G - P-smooth number Editorial by en_translator
Hint: the last sample of this problem is the maximum case.
If the sample includes the maximum case, you can observe something or check if your program works correctly for the maximum case (before submitting.)
In case of this problem, the answer to this problem turns out to be about \(2 \times 10^9\). Thus, we can observe that:
- enumerating all conforming integers is a bit reckless;
- if we can enumerate the answer effectively, for example with the meet-in-the-middle trick, it will finish in the execution time limit.
We consider adopting the meet-in-the-middle trick.
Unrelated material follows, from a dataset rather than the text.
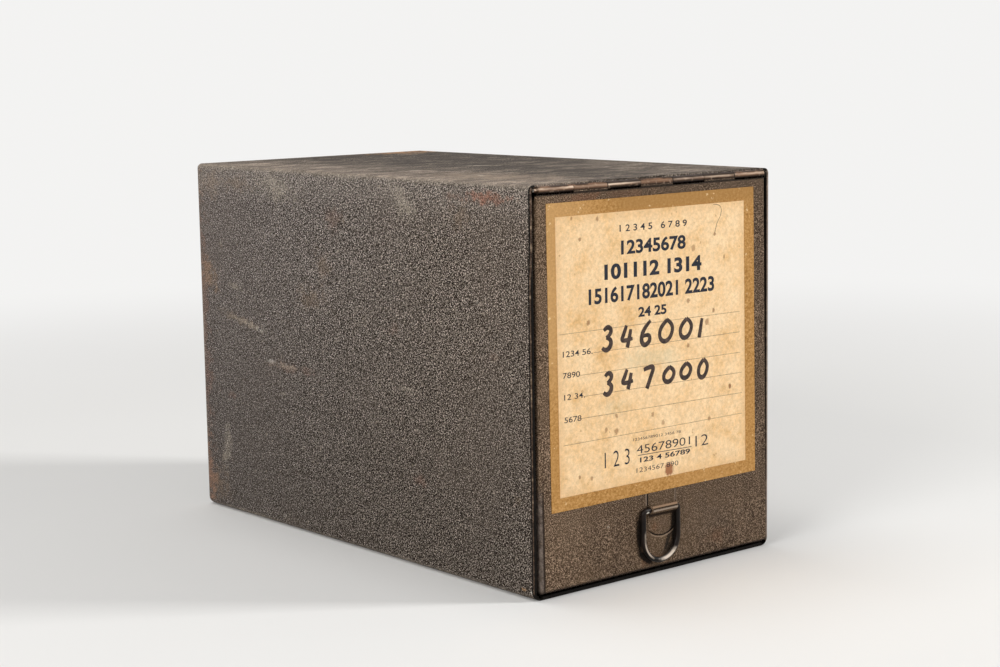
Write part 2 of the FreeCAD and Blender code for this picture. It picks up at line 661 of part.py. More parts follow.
def make_pull_ring():
    """The D-ring: one round wire, straight along the top."""
    piece = new_body("pull_ring")
    half = (D["ring_clear"] + D["ring_wire"]) / 2
    corner = D["ring_corner"]
    top = D["bar_height"]
    side_low = top - D["ring_drop"] + half
    left, right = RING_X - half, RING_X + half
    section = new_sketch(piece, "x", RING_X)
    draw_circle(section, (RING_Y, top), D["ring_wire"] / 2)
    path = new_sketch(piece, "y", RING_Y)
    draw(path, [(RING_X, top), (left + corner, top), (left, top - corner), (left, side_low),
                (RING_X, side_low - half), (right, side_low), (right, top - corner),
                (right - corner, top)],
         bends={1: corner, 3: half, 4: half, 6: corner})
    doc.recompute()
    sweep(piece, section, path)
    return piece


def make_label_border():
    """The card that shows as a plain border round the paper."""
    piece = new_body("label_border")
    pad_box(piece, (LABEL_LEFT, FRONT - D["border_thick"], D["label_low"]),
            (LABEL_RIGHT, FRONT, D["label_high"]))
    return piece


def make_label_paper():
    """The paper of the label."""
    piece = new_body("label_paper")
    front = FRONT - D["border_thick"]
    low = (LABEL_LEFT + D["margin_left"], front - D["paper_thick"], D["label_low"] + D["margin_end"])
    pad_box(piece, low, (LABEL_RIGHT - D["margin_right"], front, D["label_high"] - D["margin_end"]))
    return piece


def raise_wall(piece, half, start, end, top):
    """Raise one end wall of the carriage, with its upper corners rounded."""
    low = TRAY_LOW + D["tray_bend"]
    corner = D["tray_corner"]
    outline = [(-half, low), (half, low), (half, top - corner), (half - corner, top),
               (corner - half, top), (-half, top - corner)]
    extrude(piece, "y", start, end, lambda d: draw(d, outline, bends={2: corner, 4: corner}))


def make_carriage_tray():
    """The pull-out carriage: a low tray with a finger notch in its taller front wall and
    a rear wall that passes between the runners' lips."""
    piece = new_body("carriage_tray")
    wall = D["tray_sheet"]
    outer = D["tray_bend"]
    front_top = TRAY_LOW + D["tray_front_wall"]
    side_top = TRAY_LOW + D["tray_side"]
    rear_top = TRAY_LOW + D["tray_rear_wall"]
    pad_box(piece, (-TRAY_SIDE, TRAY_FRONT, TRAY_LOW), (TRAY_SIDE, TRAY_REAR, side_top))
    round_edges(piece, outer, lambda p, t: near(p.z, TRAY_LOW))
    cut_box(piece, (wall - TRAY_SIDE, TRAY_FRONT + wall, TRAY_FLOOR),
            (TRAY_SIDE - wall, TRAY_REAR - wall, side_top))
    round_edges(piece, outer - wall,
                lambda p, t: near(p.z, TRAY_FLOOR) and abs(p.x) < TRAY_SIDE.number - INSIDE)
    raise_wall(piece, TRAY_SIDE, TRAY_FRONT, TRAY_FRONT + wall, front_top)
    raise_wall(piece, LIP_SIDE - D["ear_gap"], TRAY_REAR - wall, TRAY_REAR, rear_top)
    notch_z = front_top + D["notch_rise"]
    cut_bore(piece, "y", TRAY_FRONT - PAST, TRAY_FRONT + wall + PAST, (0, notch_z), D["notch_round"])
    ear_low = TRAY_LOW + D["tray_bend"] + D["ear_inset"]
    ear_high = side_top - D["ear_inset"]
    for way in (-1, 1):
        low = -TRAY_SIDE - D["ear_reach"] if way < 0 else TRAY_SIDE
        high = -TRAY_SIDE if way < 0 else TRAY_SIDE + D["ear_reach"]
        pad_box(piece, (low, EAR_REAR - D["ear_length"], ear_low), (high, EAR_REAR, ear_high))
    extrude(piece, "z", TRAY_LOW - PAST, TRAY_FLOOR + PAST, draw_foot_holes, cut=True)
    return piece


def draw_foot_holes(drawing):
    """Draw the holes that the rivets and the posts' feet share in tray and base plate."""
    for centre in rivet_places():
        draw_circle(drawing, centre, D["rivet_shank"] / 2 + D["shank_play"])
    for way in (-1, 1):
        draw_circle(drawing, (way * POST_X, POST_Y), D["post_foot"] / 2 + D["shank_play"])


def rivet_places():
    """Centres of the four rivets that hold the base plate."""
    return [(way * RIVET_X, along_y) for way in (-1, 1) for along_y in RIVET_YS]


def make_arch_base():
    """The plate that carries the posts and the pivot bracket."""
    piece = new_body("arch_base")
    half = D["base_width"] / 2
    pad_box(piece, (-half, BASE_FRONT, TRAY_FLOOR), (half, BASE_REAR, BASE_TOP))
    round_edges(piece, D["base_corner"], lambda p, t: along(t, "z"))
    extrude(piece, "z", TRAY_FLOOR - PAST, BASE_TOP + PAST, draw_foot_holes, cut=True)
    return piece


def make_base_rivets():
    """Four rivets with low tapered heads, flush under the carriage's floor."""
    shank = D["rivet_shank"].number / 2
    head = D["rivet_head"].number / 2
    flat = D["rivet_top"].number / 2
    rise = D["rivet_rise"].number
    low, top = TRAY_LOW.number, BASE_TOP.number
    rivets = []
    for across, along_y in rivet_places():
        place = VECTOR(across.number, along_y.number, 0)
        stem = Part.makeCylinder(shank, top - low, place + VECTOR(0, 0, low))
        rivets.append(stem.fuse(Part.makeCone(head, flat, rise, place + VECTOR(0, 0, top))))
    piece = doc.addObject("Part::Feature", "base_rivets")
    piece.Label = "base_rivets"
    piece.Shape = Part.Compound(rivets)
    return piece


def make_post(label, way):
    """An upright post: a shouldered foot riveted through the plate, a slanted top."""
    piece = new_body(label)
    centre = (way * POST_X, POST_Y)
    tall = SCARF_Z + WIRE_ROUND + PAST
    pad_rod(piece, "z", BASE_TOP, tall, centre, WIRE_ROUND)
    pad_rod(piece, "z", TRAY_LOW, BASE_TOP, centre, D["post_foot"] / 2)
    reach = D["wire_diameter"]
    slant = SCARF_Z - D["scarf_gap"]
    above = [(POST_Y - reach, slant + reach), (POST_Y + reach, slant - reach),
             (POST_Y + reach, tall + reach), (POST_Y - reach, tall + reach)]
    middle = way * POST_X
    extrude(piece, "x", middle - reach, middle + reach, lambda d: draw(d, above), cut=True)
    return piece


def make_arch(label, way):
    """One smooth arch: a rear leg on the shaft, a half circle and a slanted front tip."""
    piece = new_body(label)
    middle = way * POST_X
    round_over = D["arch_span"] / 2
    crown = SHOULDER_Z + round_over
    foot = SHAFT_Z + D["saddle_rise"]
    tip = SCARF_Z - D["wire_diameter"]
    section = new_sketch(piece, "z", foot)
    draw_circle(section, (middle, SHAFT_Y), WIRE_ROUND)
    path = new_sketch(piece, "x", middle)
    draw(path, [(SHAFT_Y, foot), (SHAFT_Y, SHOULDER_Z), (POST_Y + round_over, crown),
                (POST_Y, SHOULDER_Z), (POST_Y, tip)],
         bends={1: round_over, 2: round_over}, closed=False)
    doc.recompute()
    sweep(piece, section, path)
    reach = D["wire_diameter"]
    slant = SCARF_Z + D["scarf_gap"]
    below = [(POST_Y - reach, tip - PAST), (POST_Y + reach, tip - PAST), (POST_Y + reach, slant - reach),
             (POST_Y - reach, slant + reach)]
    extrude(piece, "x", middle - reach, middle + reach, lambda d: draw(d, below), cut=True)
    saddle = WIRE_ROUND + D["shank_play"]
    cut_bore(piece, "x", middle - reach, middle + reach, (SHAFT_Y, SHAFT_Z), saddle)
    return piece


def make_pivot_bracket():
    """A channel whose two ears carry the pivot shaft."""
    piece = new_body("pivot_bracket")
    inner = D["ear_spacing"] / 2
    outer = inner + D["bracket_sheet"]
    half = D["bracket_length"] / 2
    top = SHAFT_Z + half
    pad_box(piece, (-outer, SHAFT_Y - half, BASE_TOP), (outer, SHAFT_Y + half, top))
    cut_box(piece, (-inner, SHAFT_Y - half, BASE_TOP + D["bracket_sheet"]),
            (inner, SHAFT_Y + half, top + PAST))
    round_edges(piece, half * BRACKET_ROUND, lambda p, t: along(t, "x") and near(p.z, top))
    bore = WIRE_ROUND + D["shaft_play"]
    cut_bore(piece, "x", -outer - PAST, outer + PAST, (SHAFT_Y, SHAFT_Z), bore)
    return piece


def make_arch_shaft():
    """The shaft that both arches and the lever are fixed to."""
    piece = new_body("arch_shaft")
    half = D["ear_spacing"] / 2 + D["bracket_sheet"] + D["shaft_overhang"]
    pad_rod(piece, "x", -half, half, (SHAFT_Y, SHAFT_Z), WIRE_ROUND)
    bevel_edges(piece, D["shaft_overhang"] * SHAFT_END_BEVEL, lambda p, t: near(abs(p.x), half))
    return piece


def make_arch_lever():
    """The thumb lever, drawn level behind its boss and then set at its angle."""
    piece = new_body("arch_lever")
    half = D["lever_width"] / 2
    thick = D["lever_sheet"]
    boss = D["lever_boss"] / 2
    arm = D["lever_arm"]
    pad_rod(piece, "x", -half, half, (0, 0), boss)
    pad_box(piece, (-half, 0, -boss), (half, arm, thick - boss))
    pad_box(piece, (-half, arm - thick, thick - boss - D["lever_pad"]), (half, arm, thick - boss))
    round_edges(piece, thick * LEVER_BEND,
                lambda p, t: along(t, "x") and near(p.y, arm) and near(p.z, thick - boss))
    low_end = thick - boss - D["lever_pad"]
    round_edges(piece, half * PAD_CORNER, lambda p, t: along(t, "y") and near(p.z, low_end))
    cut_bore(piece, "x", -half, half, (0, 0), WIRE_ROUND + D["shank_play"])
    turn = FreeCAD.Rotation(VECTOR(1, 0, 0), D["lever_angle"].number)
    piece.Placement = FreeCAD.Placement(VECTOR(0, SHAFT_Y.number, SHAFT_Z.number), turn)
    return piece


def make_press_plate():
    """The plate that holds the slips down: two rims and two holes that ride the posts."""
    piece = new_body("press_plate")
    half = D["press_width"] / 2
    front = POST_Y - D["press_length"] / 2
    rear = POST_Y + D["press_length"] / 2
    top = PRESS_Z + D["press_sheet"]
    rim = PRESS_Z + D["press_rim"]
    thick = D["press_sheet"]
    pad_box(piece, (-half, front, PRESS_Z), (half, rear, rim))
    round_edges(piece, thick, lambda p, t: along(t, "x") and near(p.z, PRESS_Z))
    cut_box(piece, (-half, front + thick, top), (half, rear - thick, rim + PAST))
    round_edges(piece, D["press_rim"] - thick, lambda p, t: along(t, "y") and near(p.z, rim))
    hole = WIRE_ROUND + D["press_play"]

    def holes(drawing):
        for way in (-1, 1):
            draw_circle(drawing, (way * POST_X, POST_Y), hole)

    extrude(piece, "z", PRESS_Z - PAST, rim + PAST, holes, cut=True)
    return piece


def set_ajar(pieces):
    """Turn the door's pieces about the hinge pin to where the door stands at rest."""
    pivot = VECTOR(0, HINGE_Y.number, HINGE_Z.number)
    turn = FreeCAD.Rotation(VECTOR(-1, 0, 0), D["ajar_angle"].number)
    for piece in pieces:
        piece.Placement = FreeCAD.Placement(pivot - turn.multVec(pivot), turn)


casing = [make_casing_wrap(), make_back_panel(), make_hinge_leaf(), make_hinge_pin()]
casing += [make_runner("left_runner", -1), make_runner("right_runner", 1)]
casing += [make_door_stop("left_door_stop", -1), make_door_stop("right_door_stop", 1)]
door = [make_door_panel(), make_pull_strap(), make_label_border(), make_label_paper()]
door.append(make_pull_ring())
carriage = [make_carriage_tray(), make_arch_base(), make_base_rivets(), make_pivot_bracket()]
carriage += [make_post("left_post", -1), make_post("right_post", 1)]
arches = [make_arch("left_arch", -1), make_arch("right_arch", 1), make_arch_shaft()]
arches.append(make_arch_lever())
press = [make_press_plate()]
set_ajar(door)
doc.recompute()

for item in doc.Objects:
    if "Invalid" in item.State or "Error" in item.State:
        raise ValueError(f"{item.Label} of {item.TypeId} failed: {item.State}")
os.makedirs("parts", exist_ok=True)
for piece in casing + door + carriage + arches + press:
    shape = piece.Shape
    if shape.isNull() or not shape.isValid():
        raise ValueError(f"{piece.Label} has no valid shape")
    shape.exportStep(os.path.join("parts", f"{piece.Label}.step"))
    print(f"{piece.Label}: {len(shape.Solids)} solid, {shape.Volume:.1f} cubic mm")
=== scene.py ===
import json
import math

import bmesh
import bpy
from mathutils import Matrix, Vector


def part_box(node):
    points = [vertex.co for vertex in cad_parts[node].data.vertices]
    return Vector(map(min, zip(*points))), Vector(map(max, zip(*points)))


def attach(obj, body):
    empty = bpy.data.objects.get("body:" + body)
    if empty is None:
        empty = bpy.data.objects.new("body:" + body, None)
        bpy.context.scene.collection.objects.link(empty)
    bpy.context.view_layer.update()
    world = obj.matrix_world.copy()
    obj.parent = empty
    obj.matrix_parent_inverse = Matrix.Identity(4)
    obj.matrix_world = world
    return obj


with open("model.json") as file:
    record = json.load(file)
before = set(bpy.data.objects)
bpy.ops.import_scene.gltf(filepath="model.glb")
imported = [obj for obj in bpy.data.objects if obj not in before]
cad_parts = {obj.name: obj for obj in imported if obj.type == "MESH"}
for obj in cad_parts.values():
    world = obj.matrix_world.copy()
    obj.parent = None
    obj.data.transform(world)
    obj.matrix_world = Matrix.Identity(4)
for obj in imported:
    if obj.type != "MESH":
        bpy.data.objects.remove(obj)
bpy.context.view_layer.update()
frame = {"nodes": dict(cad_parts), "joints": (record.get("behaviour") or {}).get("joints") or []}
JOINTS = {joint["name"]: joint for joint in frame["joints"]}
MM = 0.001


# Where the casing and the door are

CASE_LOW, CASE_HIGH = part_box("casing_wrap")
HINGE = Vector(JOINTS["door_swing"]["pos_m"])
AJAR = math.radians(JOINTS["door_swing"]["range_deg"][0])
SHUT_TO_AJAR = Matrix.Translation(HINGE) @ Matrix.Rotation(AJAR, 4, "X") @ Matrix.Translation(-HINGE)
AJAR_TO_SHUT = SHUT_TO_AJAR.inverted()


def shut_box(node):
    """A door node's lowest and highest corners as they are when the door hangs straight."""
    points = [AJAR_TO_SHUT @ corner.co for corner in frame["nodes"][node].data.vertices]
    low = Vector([min(point[axis] for point in points) for axis in range(3)])
    high = Vector([max(point[axis] for point in points) for axis in range(3)])
    return low, high


PAPER_LOW, PAPER_HIGH = shut_box("label_paper")


# Shader maths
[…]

How can we do that?
- Prepare arrays \(U=(1)\) and \(V=(1)\).
- For all primes \(q\) between \(2\) and \(P\), repeat the following.
- Apply the following operation against \(W\), which is the smaller of \(U\) and \(V\).
- Insert all integers not exceeding \(N\) obtained by multiplying each element of \(W\) by a power of \(q\).
- Apply the following operation against \(W\), which is the smaller of \(U\) and \(V\).
- Finally, count the number of pairs taken from \(U\) and \(V\) whose product do not exceed \(N\), just as the merging process of the meet-in-the-middle trick.
In other words, we divide the prime factors up to \(P\) into two groups, enumerate the integers whose prime factors are only in one of them, and then merge them to count the integers whose prime factors are only in the sum set of them.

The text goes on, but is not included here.